Ces réfractaires au retour

Mais, dans l'ensemble, certains réfugiés ne partagent pas le même enthousiasme. Une bonne frange affirme jouer la carte de la prudence. Et c'est bien le cas de Vodjouo Annick, au seuil de la vingtaine, qui a à ses côtés ses deux enfants. ''Moi, j'attends encore un peu. Pas parce que je suis trop à l'aise ici, mais je vis encore le traumatisme de cette guerre. Face aux tueries, j'ai quitté Toulepleu, le 23 mars 2011, avec mes enfants par la brousse pour regagner le Liberia'', raconte-t-elle le regard hagard. Ziadé Serge, 36 ans, ne dit pas autre chose ; il n'est pas encore prêt pour le départ au pays.
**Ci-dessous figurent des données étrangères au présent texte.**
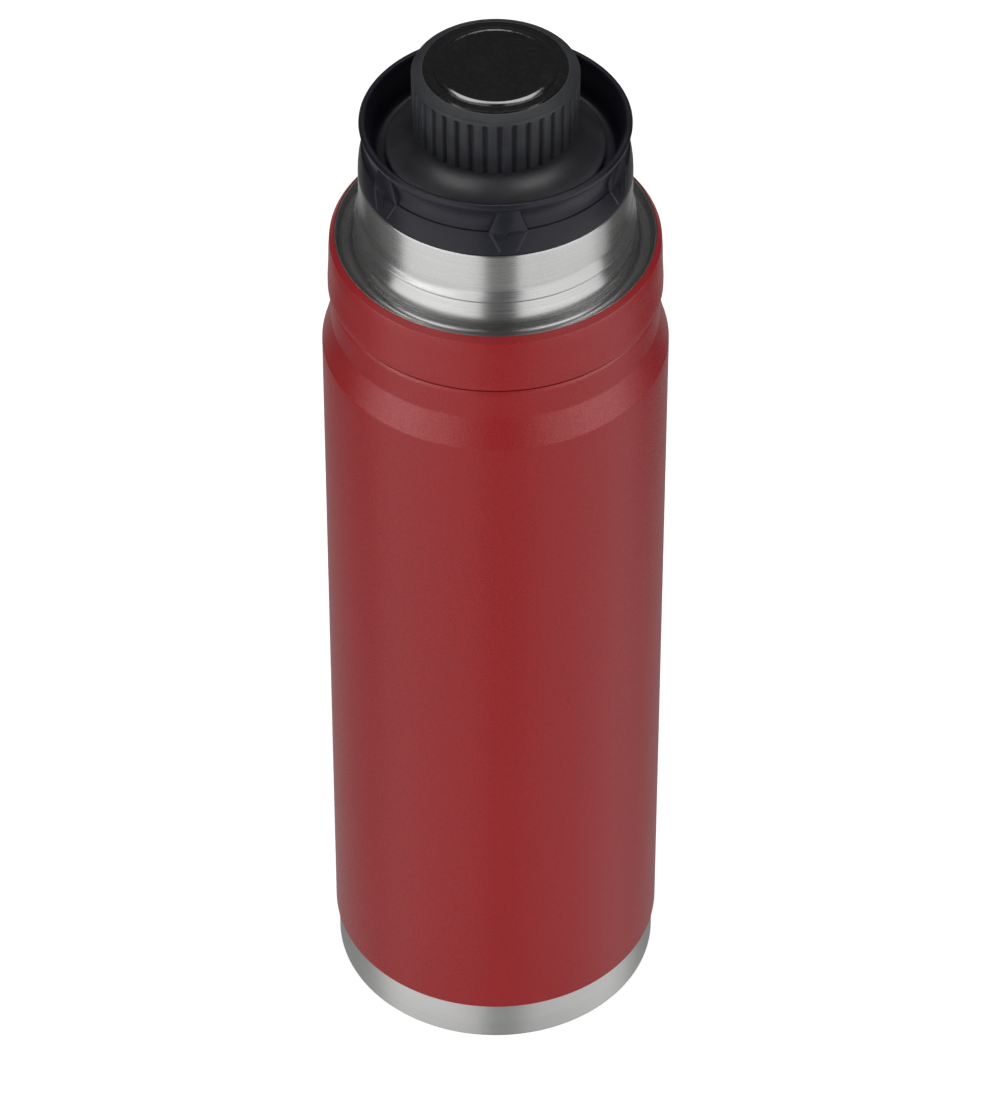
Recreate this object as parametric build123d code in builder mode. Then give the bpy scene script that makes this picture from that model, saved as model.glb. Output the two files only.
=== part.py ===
from build123d import *
import os
from math import cos, pi, radians, sin

# Insulated water bottle: a double-walled steel vacuum flask with a screw-in
# pour collar and a screw stopper that opens for pouring all round.
# Millimetres, +Z up, origin at the centre of the foot.  -Y is the front.
# Every thread is right-handed, so each screwed piece rises as it turns
# anticlockwise seen from above.

os.makedirs("parts", exist_ok=True)

# ---------------------------------------------------------------- dimensions
# flask, outside
BODY_R = 38.0            # coated body
BODY_WALL = 1.0          # steel with its coating
BASE_R = 37.3            # bare steel base band
BASE_BAND_H = 10.86      # height of the bare band
SHOULDER_Z = 186.0       # where the shoulder starts
STEP_Z = 203.3           # step line between waist and collar ring
WAIST_R = 35.9           # waist just under the step
COLLAR_R = 36.46         # collar ring at the step
COLLAR_TOP_Z = 217.45    # lip of the collar ring
GUTTER_R = 34.9          # outside of the steel gutter wall
GUTTER_WALL = 0.4
GUTTER_FLOOR_Z = 212.6
NECK_LOW_R = 30.0        # neck below the cup thread
NECK_R = 29.5            # plain neck above the cup thread
NECK_LEDGE_Z = 235.0     # ledge under the pour collar's skirt
LIP_OUT_R = 27.95        # lip inside the skirt
LIP_Z = 237.0            # top of the steel lip
CUP_PITCH = 8.2          # rolled thread for the cup
CUP_TURNS = 0.89
CUP_RIDGE_H = 1.05

# flask, inside
LINER_R = 34.6           # inside radius of the liner
LINER_WALL = 0.5
LINER_FLOOR_Z = 24.0
MOUTH_R = 26.1           # inside radius of the liner's neck
FLASK_PITCH = 6.0        # thread between liner and pour collar
FLASK_TURNS = 0.95

# pour collar
SKIRT_R = 29.48
SKIRT_BOTTOM_Z = 235.2
FLANGE_Z = 238.4         # underside that presses on the gasket
FLOOR_Z = 240.0          # floor of the bowl
WAIST_Z = 242.2
RIM_R = 29.13
RIM_Z = 248.3
TUBE_R = 24.5            # outside of the collar's screw-in tube
TUBE_BOTTOM_Z = 214.0
BORE_R = 22.2            # bore that takes the stopper
SEAT_TOP_Z = 218.0       # conical valve seat
SEAT_LOW_Z = 215.5
SEAT_R = 19.8
LUGS = 6
LUG_AZ = 5.4             # first lug, degrees from the front towards +X

# stopper
BARREL_R = 20.7
STOPPER_PITCH = 4.5
STOPPER_TURNS = 1.5
BELL_R = 23.6
BELL_Z = 241.0           # underside of the bell
KNOB_R = 17.9
KNOB_Z = 247.5           # bottom of the knob
KNOB_TOP_Z = 262.5
DISC_R = 14.8            # glossy insert
DISC_FACE_R = 12.5       # its raised face
DISC_TOP_Z = 263.0
FLUTES = 36
FLUTE_W = 1.05
FLUTE_DEPTH = 0.85
FLUTE_AZ = 2.9           # first groove, degrees from the front towards +X
CHANNELS = 4             # pour channels down the barrel


def ridge(pitch, turns, z0, start_deg, r_root, r_crest, w_root, w_crest):
    """A helical thread ridge, trapezoidal in section, rising anticlockwise
    from the azimuth start_deg at height z0."""
    a = radians(start_deg)
    base = Plane(origin=(0, 0, z0), x_dir=(cos(a), sin(a), 0), z_dir=(0, 0, 1))
    with BuildPart() as thread:
        with BuildLine(base) as path:
            Helix(pitch=pitch, height=pitch * turns, radius=r_root)
        start = path.line @ 0
        along = path.line % 0
        d = r_crest - r_root
        tooth = [(0, -w_root / 2), (d, -w_crest / 2), (d, w_crest / 2), (0, w_root / 2)]
        if d < 0:
            tooth.reverse()
        with BuildSketch(Plane(origin=start, x_dir=(cos(a), sin(a), 0), z_dir=along)):
            with BuildLine():
                Polyline(*tooth, close=True)
            make_face()
        sweep(path=path.line, is_frenet=True)
    return thread.part


def finish(piece, name):
    piece.part.label = name
    export_step(piece.part, "parts/" + name + ".step")
    print(name, "volume", round(piece.part.volume, 1), "solids", len(piece.part.solids()))


# ================================================================ flask
# ---- coated outer shell: straight tube, sloped shoulder, waist, spigot
# the shoulder falls quickly at first and then flattens into the waist
SHOULDER = [(BODY_R, SHOULDER_Z), (37.76, 188.1), (37.22, 190.0), (36.75, 192.0),
            (36.39, 194.0), (36.15, 196.0), (36.02, 198.5), (35.94, 201.0),
            (WAIST_R, STEP_Z)]
with BuildPart() as body_shell:
    with BuildSketch(Plane.XZ):
        with BuildLine():
            Line((BODY_R - 0.35, BASE_BAND_H), (BODY_R, BASE_BAND_H + 0.45))
            Line((BODY_R, BASE_BAND_H + 0.45), (BODY_R, SHOULDER_Z))
            Spline(*SHOULDER, tangents=((0, 1), (-0.02, 1)))
            Line((WAIST_R, STEP_Z), (35.4, STEP_Z))
            Line((35.4, STEP_Z), (35.4, 207.0))
            Line((35.4, 207.0), (GUTTER_R, 207.0))
            Line((GUTTER_R, 207.0), (GUTTER_R, STEP_Z))
            Spline(*[(r - BODY_WALL, z) for r, z in reversed(SHOULDER)],
                   tangents=((0.02, -1), (0, -1)))
            Line((BODY_R - BODY_WALL, SHOULDER_Z), (BODY_R - BODY_WALL, BASE_BAND_H))
            Line((BODY_R - BODY_WALL, BASE_BAND_H), (BODY_R - 0.35, BASE_BAND_H))
        make_face()
    revolve(axis=Axis.Z)
finish(body_shell, "body_shell")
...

Et l'homme a ses raisons. ''Mon père et ma mère ont été tués pendant la crise. Et ceux de nos parents qui viennent au marché ici affirment que ma maison a été incendiée au quartier ''Bon Soleil'' à Toulepleu. Donc, je n'ai plus rien à faire en Côte d'Ivoire'', coupe-t-il sèchement. Pour notre interlocuteur, un retour à Toulepleu dans ces conditions serait synonyme d'oisiveté. Quant à Gbéhé Gabriel, 77 ans et Kouyo Benoit 74 ans, rencontrés dans les rues de Toe Tonw, ils ont dit ne pas être informés sur l'opération de rapatriement des réfugiés ivoiriens vivant au Liberia. Après avoir marqué notre étonnement face à de telles affirmations, les deux vieillards peinent à convaincre et s'emmêlent dans des détails. Bref, une fois les procédures administratives terminées dans le centre de transit de Toe Town, le convoi s'ébranle, dans un nuage de poussière, vers la Côte d'Ivoire. Lorsque le cortège passait la frontière entre les deux pays, il était environ 14 heures. Côté ivoirien, l'on constate que le sous-préfet de Tiobly n'avait pas bougé malgré la canicule. Après une pause ayant permis aux parties ivoirienne et libérienne d'échanger des documents, le voyage reprend. Une partie du convoi se dirige au centre de transit de Toulepleu quand l'autre prend la destination de Danané. A Toulepleu, des kits constitués de tentes, de couvertures, de seaux, de savons, de casseroles... sont remis à chaque réfugié, sans oublier un apport financier pour une prise en charge de trois mois. ''Cet argent pourra servir à chaque réfugié à développer un commerce le temps de reprendre ses activités habituelles'', commente un responsable du UNHCR Côte d'Ivoire qui a souhaité garder l'anonymat.